Problem requirements ▸ Return verbatim the inclusive range of lines running from the line that contains "const strand = halfStrand(true).add(halfStrand(false));" to the line that contains "bpy.data.objects.remove(obj)". Omit every other line.

--*--

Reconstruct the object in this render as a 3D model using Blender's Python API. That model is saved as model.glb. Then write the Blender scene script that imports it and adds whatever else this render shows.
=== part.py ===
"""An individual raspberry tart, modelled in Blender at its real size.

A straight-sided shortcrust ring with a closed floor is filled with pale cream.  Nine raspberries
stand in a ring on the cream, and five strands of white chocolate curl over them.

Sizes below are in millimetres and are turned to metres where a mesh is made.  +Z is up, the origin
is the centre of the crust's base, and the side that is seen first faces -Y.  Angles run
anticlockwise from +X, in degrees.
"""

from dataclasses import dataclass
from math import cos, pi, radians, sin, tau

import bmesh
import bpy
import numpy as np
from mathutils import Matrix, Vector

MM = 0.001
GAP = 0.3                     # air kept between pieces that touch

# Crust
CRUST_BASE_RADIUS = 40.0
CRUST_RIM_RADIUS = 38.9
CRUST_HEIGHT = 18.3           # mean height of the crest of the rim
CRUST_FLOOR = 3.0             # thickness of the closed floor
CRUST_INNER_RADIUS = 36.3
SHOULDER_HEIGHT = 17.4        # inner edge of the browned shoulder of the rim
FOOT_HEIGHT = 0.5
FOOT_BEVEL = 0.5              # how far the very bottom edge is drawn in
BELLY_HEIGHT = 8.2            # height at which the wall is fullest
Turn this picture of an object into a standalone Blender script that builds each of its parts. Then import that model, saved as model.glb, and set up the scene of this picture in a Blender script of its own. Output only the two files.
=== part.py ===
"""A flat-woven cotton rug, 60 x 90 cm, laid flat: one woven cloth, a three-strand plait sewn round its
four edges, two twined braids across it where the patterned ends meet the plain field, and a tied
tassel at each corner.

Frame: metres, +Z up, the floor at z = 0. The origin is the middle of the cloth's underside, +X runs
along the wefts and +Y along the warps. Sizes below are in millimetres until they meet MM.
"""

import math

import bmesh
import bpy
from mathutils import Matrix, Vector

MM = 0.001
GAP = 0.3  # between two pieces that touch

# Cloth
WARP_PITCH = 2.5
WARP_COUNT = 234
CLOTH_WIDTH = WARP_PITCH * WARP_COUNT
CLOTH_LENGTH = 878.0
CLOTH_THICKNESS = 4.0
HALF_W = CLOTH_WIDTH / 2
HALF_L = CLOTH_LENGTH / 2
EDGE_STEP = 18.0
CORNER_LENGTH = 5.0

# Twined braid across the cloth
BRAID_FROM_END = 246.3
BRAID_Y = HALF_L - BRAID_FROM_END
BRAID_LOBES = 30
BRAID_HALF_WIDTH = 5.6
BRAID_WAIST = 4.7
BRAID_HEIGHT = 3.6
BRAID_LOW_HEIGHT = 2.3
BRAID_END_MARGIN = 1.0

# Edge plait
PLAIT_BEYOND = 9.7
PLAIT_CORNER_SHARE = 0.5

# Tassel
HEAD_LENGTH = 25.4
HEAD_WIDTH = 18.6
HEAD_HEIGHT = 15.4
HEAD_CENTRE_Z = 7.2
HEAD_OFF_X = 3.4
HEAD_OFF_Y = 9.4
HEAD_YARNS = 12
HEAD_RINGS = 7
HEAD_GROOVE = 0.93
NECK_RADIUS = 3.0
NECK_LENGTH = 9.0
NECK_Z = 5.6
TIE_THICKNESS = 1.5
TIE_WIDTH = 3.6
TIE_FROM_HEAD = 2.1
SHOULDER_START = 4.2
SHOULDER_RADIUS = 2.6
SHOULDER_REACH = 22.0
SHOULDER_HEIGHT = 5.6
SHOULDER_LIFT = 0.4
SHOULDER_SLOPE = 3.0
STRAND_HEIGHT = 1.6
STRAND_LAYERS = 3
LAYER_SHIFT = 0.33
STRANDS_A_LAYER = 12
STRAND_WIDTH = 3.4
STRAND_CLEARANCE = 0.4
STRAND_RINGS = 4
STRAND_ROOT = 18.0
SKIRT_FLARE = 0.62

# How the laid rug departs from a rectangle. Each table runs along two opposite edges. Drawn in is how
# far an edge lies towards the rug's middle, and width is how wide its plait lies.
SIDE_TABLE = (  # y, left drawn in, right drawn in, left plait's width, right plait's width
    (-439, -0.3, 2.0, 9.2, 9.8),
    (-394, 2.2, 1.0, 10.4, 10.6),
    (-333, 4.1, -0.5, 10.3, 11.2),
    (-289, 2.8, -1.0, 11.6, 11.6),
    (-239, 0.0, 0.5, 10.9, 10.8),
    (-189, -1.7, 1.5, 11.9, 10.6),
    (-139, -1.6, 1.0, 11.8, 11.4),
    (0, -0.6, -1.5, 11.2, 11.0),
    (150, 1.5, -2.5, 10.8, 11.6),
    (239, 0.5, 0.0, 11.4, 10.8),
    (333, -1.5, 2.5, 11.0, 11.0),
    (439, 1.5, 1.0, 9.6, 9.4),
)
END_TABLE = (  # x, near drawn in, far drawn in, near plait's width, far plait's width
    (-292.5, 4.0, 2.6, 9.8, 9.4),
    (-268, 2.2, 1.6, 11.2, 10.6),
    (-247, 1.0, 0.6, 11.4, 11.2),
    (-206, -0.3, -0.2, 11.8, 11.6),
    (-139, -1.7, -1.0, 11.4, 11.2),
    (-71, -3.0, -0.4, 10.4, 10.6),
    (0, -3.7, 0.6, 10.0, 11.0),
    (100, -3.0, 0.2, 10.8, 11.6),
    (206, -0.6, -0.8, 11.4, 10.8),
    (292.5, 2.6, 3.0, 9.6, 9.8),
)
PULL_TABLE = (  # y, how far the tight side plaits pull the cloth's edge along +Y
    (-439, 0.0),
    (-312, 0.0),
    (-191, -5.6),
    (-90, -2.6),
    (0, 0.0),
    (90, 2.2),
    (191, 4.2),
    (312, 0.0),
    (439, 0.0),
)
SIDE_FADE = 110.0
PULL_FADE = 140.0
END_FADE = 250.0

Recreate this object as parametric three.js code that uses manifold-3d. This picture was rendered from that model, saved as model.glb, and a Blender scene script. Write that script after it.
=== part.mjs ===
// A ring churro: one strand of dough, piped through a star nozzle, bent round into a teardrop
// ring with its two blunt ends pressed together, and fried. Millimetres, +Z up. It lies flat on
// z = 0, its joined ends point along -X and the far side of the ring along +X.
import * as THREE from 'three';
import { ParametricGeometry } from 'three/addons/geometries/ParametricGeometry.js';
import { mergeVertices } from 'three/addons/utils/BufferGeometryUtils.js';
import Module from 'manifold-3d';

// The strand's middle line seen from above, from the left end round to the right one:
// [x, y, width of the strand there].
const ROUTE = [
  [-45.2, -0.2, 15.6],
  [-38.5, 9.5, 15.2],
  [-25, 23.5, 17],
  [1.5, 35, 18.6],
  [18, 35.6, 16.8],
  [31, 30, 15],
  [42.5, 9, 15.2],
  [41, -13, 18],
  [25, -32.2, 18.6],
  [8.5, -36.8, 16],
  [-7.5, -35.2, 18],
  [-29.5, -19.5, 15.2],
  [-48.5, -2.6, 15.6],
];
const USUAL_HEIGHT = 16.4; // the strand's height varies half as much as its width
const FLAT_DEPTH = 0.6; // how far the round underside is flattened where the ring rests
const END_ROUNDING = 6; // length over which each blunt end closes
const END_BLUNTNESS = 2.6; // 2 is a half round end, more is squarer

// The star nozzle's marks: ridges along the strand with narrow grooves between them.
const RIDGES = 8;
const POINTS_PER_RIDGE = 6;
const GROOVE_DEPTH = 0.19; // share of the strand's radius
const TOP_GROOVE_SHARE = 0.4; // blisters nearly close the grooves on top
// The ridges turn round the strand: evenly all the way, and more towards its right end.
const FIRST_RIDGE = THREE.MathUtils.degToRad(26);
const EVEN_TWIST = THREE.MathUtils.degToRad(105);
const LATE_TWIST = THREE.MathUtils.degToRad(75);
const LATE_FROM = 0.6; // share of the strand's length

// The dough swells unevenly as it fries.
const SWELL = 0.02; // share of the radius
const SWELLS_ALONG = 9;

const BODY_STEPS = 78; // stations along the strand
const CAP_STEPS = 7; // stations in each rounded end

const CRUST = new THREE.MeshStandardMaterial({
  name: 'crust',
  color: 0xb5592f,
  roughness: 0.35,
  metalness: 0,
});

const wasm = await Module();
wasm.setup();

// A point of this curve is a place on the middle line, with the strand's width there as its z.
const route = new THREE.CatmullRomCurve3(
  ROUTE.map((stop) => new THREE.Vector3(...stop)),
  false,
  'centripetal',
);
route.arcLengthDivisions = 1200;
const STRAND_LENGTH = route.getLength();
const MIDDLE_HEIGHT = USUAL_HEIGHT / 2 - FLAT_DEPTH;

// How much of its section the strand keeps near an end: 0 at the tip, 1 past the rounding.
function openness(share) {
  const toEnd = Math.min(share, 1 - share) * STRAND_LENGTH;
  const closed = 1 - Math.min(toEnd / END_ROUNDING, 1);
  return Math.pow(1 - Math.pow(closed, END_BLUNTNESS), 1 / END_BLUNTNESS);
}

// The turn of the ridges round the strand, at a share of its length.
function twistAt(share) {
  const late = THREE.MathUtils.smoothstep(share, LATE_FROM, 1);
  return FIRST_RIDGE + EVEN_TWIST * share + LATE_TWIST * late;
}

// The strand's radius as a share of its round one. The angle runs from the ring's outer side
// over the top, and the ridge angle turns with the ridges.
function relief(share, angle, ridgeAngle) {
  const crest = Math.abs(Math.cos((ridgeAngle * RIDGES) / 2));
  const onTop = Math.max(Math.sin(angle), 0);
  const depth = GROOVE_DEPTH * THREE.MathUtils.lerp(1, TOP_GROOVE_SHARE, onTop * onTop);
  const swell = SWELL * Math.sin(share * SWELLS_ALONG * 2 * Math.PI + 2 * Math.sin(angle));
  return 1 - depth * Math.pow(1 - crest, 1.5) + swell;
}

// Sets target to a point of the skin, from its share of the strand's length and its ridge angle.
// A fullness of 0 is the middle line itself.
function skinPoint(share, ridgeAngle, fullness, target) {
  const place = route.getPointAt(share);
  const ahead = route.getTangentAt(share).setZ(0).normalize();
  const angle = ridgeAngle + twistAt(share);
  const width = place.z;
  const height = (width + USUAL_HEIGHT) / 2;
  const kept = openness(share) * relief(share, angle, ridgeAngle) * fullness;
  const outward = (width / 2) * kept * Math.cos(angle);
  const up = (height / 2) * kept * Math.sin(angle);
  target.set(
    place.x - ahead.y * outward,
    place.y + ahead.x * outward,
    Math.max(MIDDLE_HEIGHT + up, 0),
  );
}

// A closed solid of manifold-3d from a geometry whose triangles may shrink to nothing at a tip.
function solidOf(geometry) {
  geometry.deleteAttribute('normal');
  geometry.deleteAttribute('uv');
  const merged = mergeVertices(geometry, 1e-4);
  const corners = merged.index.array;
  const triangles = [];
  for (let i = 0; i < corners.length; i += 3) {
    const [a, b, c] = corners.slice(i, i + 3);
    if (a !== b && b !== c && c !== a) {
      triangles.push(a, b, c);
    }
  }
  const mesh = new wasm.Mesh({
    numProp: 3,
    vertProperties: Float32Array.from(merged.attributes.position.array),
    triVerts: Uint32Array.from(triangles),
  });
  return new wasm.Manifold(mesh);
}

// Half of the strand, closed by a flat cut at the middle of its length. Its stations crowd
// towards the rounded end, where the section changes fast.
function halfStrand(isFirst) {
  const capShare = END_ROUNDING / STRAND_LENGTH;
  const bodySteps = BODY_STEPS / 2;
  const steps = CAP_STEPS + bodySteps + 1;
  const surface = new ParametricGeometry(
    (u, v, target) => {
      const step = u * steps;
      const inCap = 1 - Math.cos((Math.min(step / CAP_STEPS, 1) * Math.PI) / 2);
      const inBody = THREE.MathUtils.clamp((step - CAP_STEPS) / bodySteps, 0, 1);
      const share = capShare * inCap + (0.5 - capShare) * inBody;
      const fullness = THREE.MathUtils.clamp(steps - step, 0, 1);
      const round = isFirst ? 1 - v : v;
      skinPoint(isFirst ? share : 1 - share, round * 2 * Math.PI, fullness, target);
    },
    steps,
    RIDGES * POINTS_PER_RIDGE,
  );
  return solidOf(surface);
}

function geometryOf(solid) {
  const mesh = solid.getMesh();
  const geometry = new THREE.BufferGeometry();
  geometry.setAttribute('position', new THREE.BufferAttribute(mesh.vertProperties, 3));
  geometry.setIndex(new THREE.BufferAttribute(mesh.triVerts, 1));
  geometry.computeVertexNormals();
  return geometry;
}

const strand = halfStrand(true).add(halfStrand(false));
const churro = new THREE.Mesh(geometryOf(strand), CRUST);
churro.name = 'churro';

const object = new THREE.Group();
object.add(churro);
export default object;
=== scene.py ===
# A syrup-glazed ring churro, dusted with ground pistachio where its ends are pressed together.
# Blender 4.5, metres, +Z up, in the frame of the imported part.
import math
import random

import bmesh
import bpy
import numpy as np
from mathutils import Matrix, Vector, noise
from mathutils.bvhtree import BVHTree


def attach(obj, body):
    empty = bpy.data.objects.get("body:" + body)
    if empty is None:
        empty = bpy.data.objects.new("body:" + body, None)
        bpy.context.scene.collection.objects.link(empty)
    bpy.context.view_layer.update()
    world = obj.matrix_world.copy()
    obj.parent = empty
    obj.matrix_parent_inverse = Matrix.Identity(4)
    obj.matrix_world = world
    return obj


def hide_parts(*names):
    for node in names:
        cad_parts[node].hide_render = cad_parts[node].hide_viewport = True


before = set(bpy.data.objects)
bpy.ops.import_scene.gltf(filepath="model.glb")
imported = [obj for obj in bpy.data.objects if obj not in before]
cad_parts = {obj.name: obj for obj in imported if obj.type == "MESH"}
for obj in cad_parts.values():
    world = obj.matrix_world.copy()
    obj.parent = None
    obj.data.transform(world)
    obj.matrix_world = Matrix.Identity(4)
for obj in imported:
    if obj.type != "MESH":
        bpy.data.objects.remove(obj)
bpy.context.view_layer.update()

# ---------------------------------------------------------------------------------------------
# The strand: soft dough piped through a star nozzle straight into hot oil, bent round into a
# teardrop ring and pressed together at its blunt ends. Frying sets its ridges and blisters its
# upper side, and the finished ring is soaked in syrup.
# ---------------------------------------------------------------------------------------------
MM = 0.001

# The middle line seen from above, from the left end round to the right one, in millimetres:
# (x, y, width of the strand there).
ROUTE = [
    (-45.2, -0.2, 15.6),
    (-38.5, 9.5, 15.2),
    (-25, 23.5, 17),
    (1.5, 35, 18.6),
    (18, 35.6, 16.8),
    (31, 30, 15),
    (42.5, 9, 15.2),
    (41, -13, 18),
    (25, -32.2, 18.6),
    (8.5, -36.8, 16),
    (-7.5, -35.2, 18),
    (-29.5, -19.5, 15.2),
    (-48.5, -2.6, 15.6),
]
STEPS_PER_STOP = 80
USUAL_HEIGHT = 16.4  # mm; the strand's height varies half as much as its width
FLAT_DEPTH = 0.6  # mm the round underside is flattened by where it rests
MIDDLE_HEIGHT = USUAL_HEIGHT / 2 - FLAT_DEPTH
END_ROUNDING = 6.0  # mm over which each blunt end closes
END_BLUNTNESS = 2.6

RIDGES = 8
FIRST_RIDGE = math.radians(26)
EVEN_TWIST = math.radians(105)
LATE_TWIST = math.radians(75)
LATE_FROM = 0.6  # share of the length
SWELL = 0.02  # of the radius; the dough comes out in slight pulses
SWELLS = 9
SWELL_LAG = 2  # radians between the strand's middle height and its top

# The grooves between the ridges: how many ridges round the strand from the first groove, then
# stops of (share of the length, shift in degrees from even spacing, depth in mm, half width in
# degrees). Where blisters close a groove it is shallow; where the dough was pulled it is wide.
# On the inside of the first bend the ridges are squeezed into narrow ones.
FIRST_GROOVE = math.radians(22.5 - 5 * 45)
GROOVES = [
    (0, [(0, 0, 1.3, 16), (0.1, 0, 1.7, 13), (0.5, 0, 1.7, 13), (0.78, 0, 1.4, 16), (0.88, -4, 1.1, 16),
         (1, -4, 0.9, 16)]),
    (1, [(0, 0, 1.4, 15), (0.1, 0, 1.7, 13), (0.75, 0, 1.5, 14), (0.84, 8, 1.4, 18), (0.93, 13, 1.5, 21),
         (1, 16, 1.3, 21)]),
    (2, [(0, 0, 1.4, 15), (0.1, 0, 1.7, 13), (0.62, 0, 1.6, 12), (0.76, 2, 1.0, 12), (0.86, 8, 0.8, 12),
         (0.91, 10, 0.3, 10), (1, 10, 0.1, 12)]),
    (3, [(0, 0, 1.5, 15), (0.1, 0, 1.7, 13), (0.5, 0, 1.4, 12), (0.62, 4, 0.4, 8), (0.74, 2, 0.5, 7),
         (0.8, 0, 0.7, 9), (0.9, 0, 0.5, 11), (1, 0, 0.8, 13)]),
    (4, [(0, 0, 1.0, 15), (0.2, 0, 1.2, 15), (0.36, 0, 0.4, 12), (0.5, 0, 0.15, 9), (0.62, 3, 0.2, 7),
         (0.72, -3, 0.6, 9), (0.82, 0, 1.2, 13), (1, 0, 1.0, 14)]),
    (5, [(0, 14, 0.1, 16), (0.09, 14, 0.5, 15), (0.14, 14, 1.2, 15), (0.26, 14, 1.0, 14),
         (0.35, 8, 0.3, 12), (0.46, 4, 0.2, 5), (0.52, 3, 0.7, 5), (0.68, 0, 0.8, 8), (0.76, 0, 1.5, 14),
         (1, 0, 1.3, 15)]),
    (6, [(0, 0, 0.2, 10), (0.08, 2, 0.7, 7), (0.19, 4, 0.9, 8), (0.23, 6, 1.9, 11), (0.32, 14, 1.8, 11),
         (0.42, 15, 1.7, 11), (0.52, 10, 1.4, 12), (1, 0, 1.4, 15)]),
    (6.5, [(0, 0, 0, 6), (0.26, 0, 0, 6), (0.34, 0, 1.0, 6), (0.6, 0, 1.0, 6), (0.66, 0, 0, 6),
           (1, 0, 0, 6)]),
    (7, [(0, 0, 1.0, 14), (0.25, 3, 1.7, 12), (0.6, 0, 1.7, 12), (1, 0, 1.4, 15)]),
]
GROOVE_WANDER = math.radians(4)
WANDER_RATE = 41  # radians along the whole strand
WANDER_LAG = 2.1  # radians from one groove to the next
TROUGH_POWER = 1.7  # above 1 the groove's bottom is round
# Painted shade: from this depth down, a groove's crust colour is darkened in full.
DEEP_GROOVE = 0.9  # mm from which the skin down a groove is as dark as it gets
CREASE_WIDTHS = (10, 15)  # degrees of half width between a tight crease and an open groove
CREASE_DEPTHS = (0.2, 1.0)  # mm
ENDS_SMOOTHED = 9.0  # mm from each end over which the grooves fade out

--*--

Answer to this exercise ▸
const strand = halfStrand(true).add(halfStrand(false));
const churro = new THREE.Mesh(geometryOf(strand), CRUST);
churro.name = 'churro';

const object = new THREE.Group();
object.add(churro);
export default object;
=== scene.py ===
# A syrup-glazed ring churro, dusted with ground pistachio where its ends are pressed together.
# Blender 4.5, metres, +Z up, in the frame of the imported part.
import math
import random

import bmesh
import bpy
import numpy as np
from mathutils import Matrix, Vector, noise
from mathutils.bvhtree import BVHTree


def attach(obj, body):
    empty = bpy.data.objects.get("body:" + body)
    if empty is None:
        empty = bpy.data.objects.new("body:" + body, None)
        bpy.context.scene.collection.objects.link(empty)
    bpy.context.view_layer.update()
    world = obj.matrix_world.copy()
    obj.parent = empty
    obj.matrix_parent_inverse = Matrix.Identity(4)
    obj.matrix_world = world
    return obj


def hide_parts(*names):
    for node in names:
        cad_parts[node].hide_render = cad_parts[node].hide_viewport = True


before = set(bpy.data.objects)
bpy.ops.import_scene.gltf(filepath="model.glb")
imported = [obj for obj in bpy.data.objects if obj not in before]
cad_parts = {obj.name: obj for obj in imported if obj.type == "MESH"}
for obj in cad_parts.values():
    world = obj.matrix_world.copy()
    obj.parent = None
    obj.data.transform(world)
    obj.matrix_world = Matrix.Identity(4)
for obj in imported:
    if obj.type != "MESH":
        bpy.data.objects.remove(obj)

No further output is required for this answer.